/ 23 Jun. 2007 (Sat.) 「誰もまさかあれをパンに入れるとは」
■天気は夏。庭ではバラが咲いている。レモンの木も元気がいい。
■妻が買ったホームベーカリー(右写真)が金曜に届き、それで焼いた食パンを朝うまいうまいと食べる。妻から購入の相談を受けてすぐはうまく像が結ばず、もっとこう大掛かりな装置をぼんやり思い浮かべたが、まあその、いわば「炊飯器のパン版」なのだね。「ぱんばん」というのがどうにも語呂が悪くていけないというのであれば「西洋版」とか、「小麦粉版」とか言い換えるのでもいいかもしれないが、ともかくそういうものだと理解した。理解した矢先にあれだが、でも「ごはん版」に較べると「パン版」は「おかま」に入れるものが複雑だ。はたで見ているだけだが、どうもいろいろ入れている。「スキムミルクがなければ牛乳で代用いただけます」とはいったい何を言っているのか。
■そしてまた、そうした複雑さを前にして私が思ってみるのは、いま現在のこの食パンのレシピに至るまでに人類がはたしてどれぐらいの歳月をかけ、いかにしてそこに辿り着いたのかというその壮大な時間のことである。
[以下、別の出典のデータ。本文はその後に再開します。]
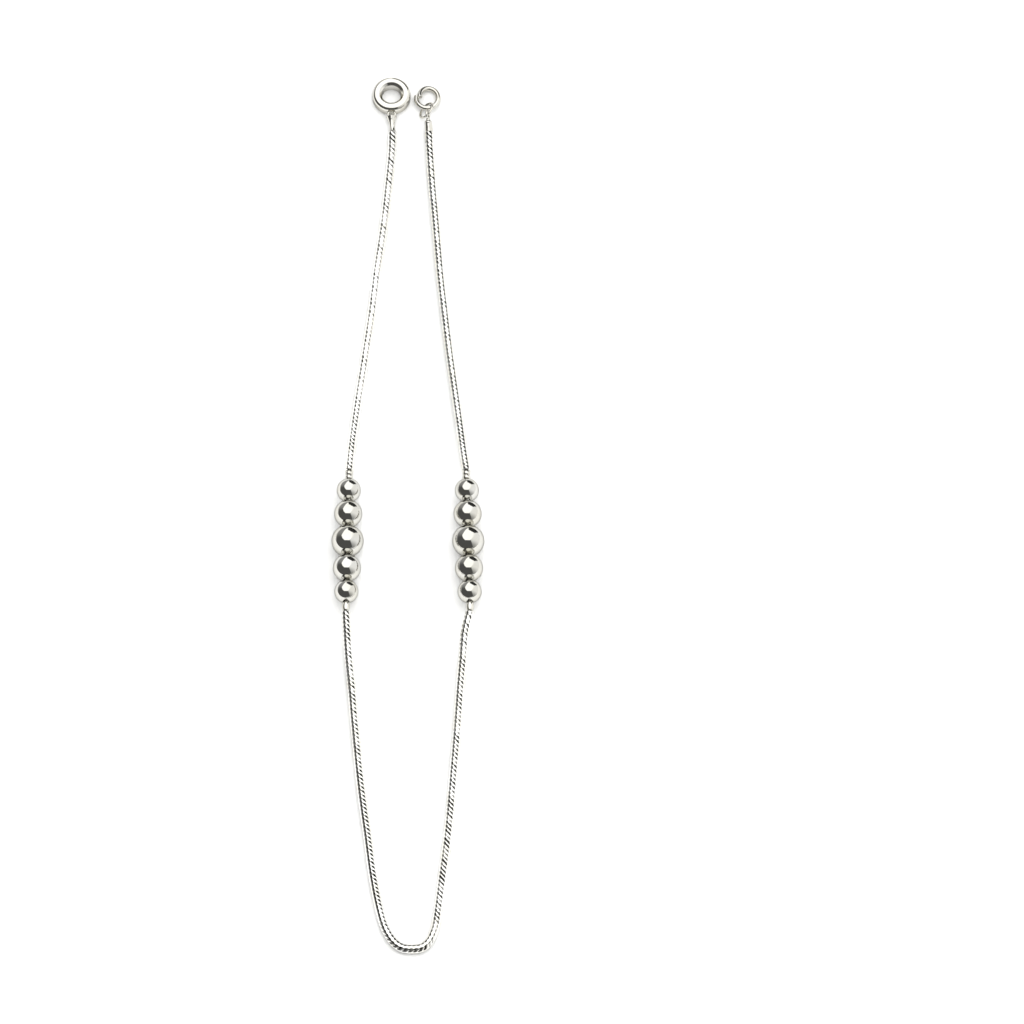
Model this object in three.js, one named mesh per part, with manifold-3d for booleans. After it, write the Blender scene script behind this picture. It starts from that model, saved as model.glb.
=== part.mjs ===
// A beaded silver anklet lying open on a flat surface.
//
// Three lengths of snake chain and two bead bars make one open loop: a thick end ring, the left arm
// of chain, a bar with five graduated ball beads, the chain's U bend, a second bar of beads, the
// right arm of chain, and a bent-wire hook ring on a jump ring.
//
// Millimetres, +Z up. The origin is on the surface, under the middle of the anklet's box.
// +Y points from the U bend to the rings, +X from the end-ring strand to the hook strand.

import * as THREE from 'three';
import { mergeVertices } from 'three/addons/utils/BufferGeometryUtils.js';
import Module from 'manifold-3d';

const wasm = await Module();
wasm.setup();

// ---- Driving dimensions ------------------------------------------------------------------------

const CHAIN_DIAMETER = 1.2;
const CHAIN_SIDES = 8;
const STEPS_PER_STATION = 2;

// Soldered ends meet the chain across a hair's gap, so that each piece stays its own solid.
const CHAIN_GAP = 0.1;

// Where the two arms of chain lie, from their ring ends down to just above the beads.
const ARM_STATIONS = [
  { y: 53.05, leftX: -2.0, rightX: 2.53, z: 0.66 },
  { y: 50.56, leftX: -2.05, rightX: 2.65, z: 0.605 },
  { y: 46.4, leftX: -2.41, rightX: 2.9, z: 0.605 },
  { y: 40.17, leftX: -3.04, rightX: 3.4, z: 0.605 },
  { y: 33.93, leftX: -3.86, rightX: 3.89, z: 0.605 },
  { y: 27.69, leftX: -4.54, rightX: 4.51, z: 0.605 },
  { y: 21.46, leftX: -5.38, rightX: 5.2, z: 0.615 },
  { y: 15.85, leftX: -6.14, rightX: 5.92, z: 0.7 },
  { y: 11.85, leftX: -6.64, rightX: 6.4, z: 1.0 },
  { y: 8.45, leftX: -7.0, rightX: 6.77, z: 1.56 },
];

// Where both sides of the U bend lie, from just below the beads down to its bottom.
const BEND_STATIONS = [
  { y: -16.75, leftX: -7.5, rightX: 7.08, z: 1.58 },
  { y: -20.15, leftX: -7.28, rightX: 6.79, z: 1.0 },
  { y: -24.15, leftX: -6.91, rightX: 6.45, z: 0.7 },
  { y: -29.65, leftX: -6.48, rightX: 6.1, z: 0.615 },
  { y: -38.4, leftX: -5.66, rightX: 5.45, z: 0.605 },
  { y: -44.22, leftX: -4.94, rightX: 4.98, z: 0.605 },
  { y: -50.15, leftX: -4.2, rightX: 4.29, z: 0.605 },
  { y: -54.35, leftX: -3.45, rightX: 3.8, z: 0.605 },
  { y: -57.25, leftX: -2.66, rightX: 3.36, z: 0.605 },
  { y: -59.05, leftX: -1.6, rightX: 2.6, z: 0.605 },
  { y: -59.77, leftX: -0.62, rightX: 1.72, z: 0.605 },
];
const BEND_BOTTOM = { x: 0.5, y: -59.94, z: 0.605 };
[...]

勘だけどね、一代じゃないね。何十、何百世代にもわたる食の冒険がおそらくは繰り広げられた。死んだ奴もいただろうな。「パンを作るときにけっしてこれを入れてはいけない」というふうに、その死はパンの歴史に貢献することができただろうか。ひょっとしてその者はこっそりと試して死んだために──そして、誰もまさか「あれ」をパンに入れるとは思ってもみなかったために、あるいはその死は無駄に終わったのかもしれない。それまでただ指差しによってだけ示されていた「あれ」に、名前が付けられたのはその者の死からどれほど経ってからのことだろうか。
■と、そんなことを考えつつ(というのは嘘だが)、ひと月以上ぶりに「Yellow」を更新したあと、ふたりで買い物に出た。街の本屋で平野甲賀『僕の描き文字』(みすず書房)と平野甲賀『文字の力』(晶文社)を買う。
■『文字の力』のほうは純粋な作品集になっていて、
おびただしい描き文字装丁のうちから選りすぐった54点に、未発表「架空装丁」12点
が収められている。ぱらぱらとめくっているだけで楽しいのは、まず、私もまたロシア・アバンギャルドに弱い者だからだ。
考えてみれば、二〇世紀のアヴァンギャルド運動といったって、あれからまだ五十年か六十年しかたっていないんだからね。そのつづきをぼくがやったって、ちっとも不思議じゃないんだよ。いまだにその渦中にいて当然なんじゃないかな。(「甲賀流コンピューターとのつきあいかた」/平野甲賀「文字の力」・著者インタビュー)
『僕の描き文字』のほうはエッセイ集だが、こちらにもときおり実作の描き文字が挿入される。たとえば「暗闇へのワルツ ウィリアム・アイリッシュ 高橋豊訳 ハヤカワミステリ」の描き文字装丁。「暗闇」の二字にどちらも「音」があることを、いまさらのように気づかされてちょっとはっとする。
■装丁家のなかで好きな人、あるいは「よく出くわす人」というのは平野さんのほかにも何人かいる。菊地信義がまずそうだ。よく出くわすし、この人もだいたいすぐわかる。すぐにはわからない場合もあるが、どことなくこれいいなあと思っていると案の定、菊地さんだったりする。菊地信義といえば古井由吉の作品群がまず思い起こされる。最近買った本では丹生谷貴志『ドゥルーズ・映画・フーコー』(青土社)がそうだった。などなど。
■あ、そうそう、アマゾンで予約しておいたニンテンドーDSのソフト「ゼルダの伝説 夢幻の砂時計」も発売日の今日届いた。冒険は妻が担当する。
■ところで、宮沢さんにちょっとしたメールを書き送ったのだが、そのさい『ニュータウン入口 または私はいかにして心配するのをやめニュータウンを愛し土地の購入を決めたか』の、今度の二回目のプレビュー公演を指してついつい「実験公演」と書いてしまう。送信ボタンを押した直後に間違いに気づき「あ。」と思ったのだった。その後更新された「富士日記2」の5月24日付の記述には、
このプレ公演の第二弾「準備公演」は、
と公演名称にかぎ括弧が付けられ強調されていて、まあそういう意図ではないのかもしれないけれど、なんだか暗に指摘されているような心持ちになった。